Segundo Maiara Barreto, porém, a impressão que fica é de que a maioria das obras só é realizada quando quem necessita dos serviços entra em contato com as instituições responsáveis. “Eu acho que a USP precisa trabalhar melhor sua política de acessibilidade”, declara. “Eu já consegui várias pequenas mudanças, mas estou brigando por elas há quatro anos. No começo recebi muitos nãos. É algo desestimulante.” O Jornal do Campus entrou em contato com a SEF e o Geduc e não obteve respostas. Já a Prefeitura não quis se pronunciar a respeito do assunto.
Mudança cultural
O Programa USP Legal, criado em 2001 pela Pró-Reitoria de Cultura e Extensão Universitária (Prceu), encarrega-se de integrar as pessoas com deficiência ao ambiente universitário.
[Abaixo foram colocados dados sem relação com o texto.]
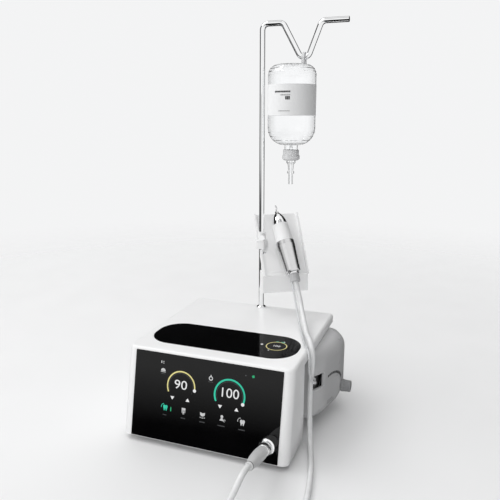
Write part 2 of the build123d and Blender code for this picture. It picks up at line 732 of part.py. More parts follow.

Para tanto, atua na difusão de informações relativas à acessibilidade, seja ela física ou virtual, além do levantamento de dados acerca dessa temática, a partir de estudos e depoimentos da comunidade uspiana.
Para Ana Maria Barbosa, responsável pelo programa, a acessibilidade deve ser encarada como uma atitude e integrar medidas que não se direcionem somente ao ambiente físico. A abrangência da acessibilidade, segundo ela, deve chegar até ambientes virtuais, sociais e pedagógicos. “Não basta uma rampa, se não houver um piso tátil conduzindo a pessoa que não enxerga. Não basta um elevador com aviso sonoro, se o aluno chegar à sala de aula e não tiver material didático adaptado”, afirma.
“Apesar de todas as leis federais, normas de adequação arquitetônica e recursos existentes, é preciso que a acessibilidade figure no horizonte da sociedade como algo indispensável”, aponta Ana Maria. Para ela, a acessibilidade plena só se fará possível por meio de uma mudança cultural, em que a cultura da diversidade mostre os seres humanos como pessoas diferentes, mas respeitadas. “Não vamos tornar a universidade acessível da noite para o dia. As condições atuais são melhores, se comparadas com as de três anos atrás, mas não são ideais. Ainda estamos anos-luz de distância. Assim, o que se cobram são projetos a curto, médio e longo prazo”, finaliza.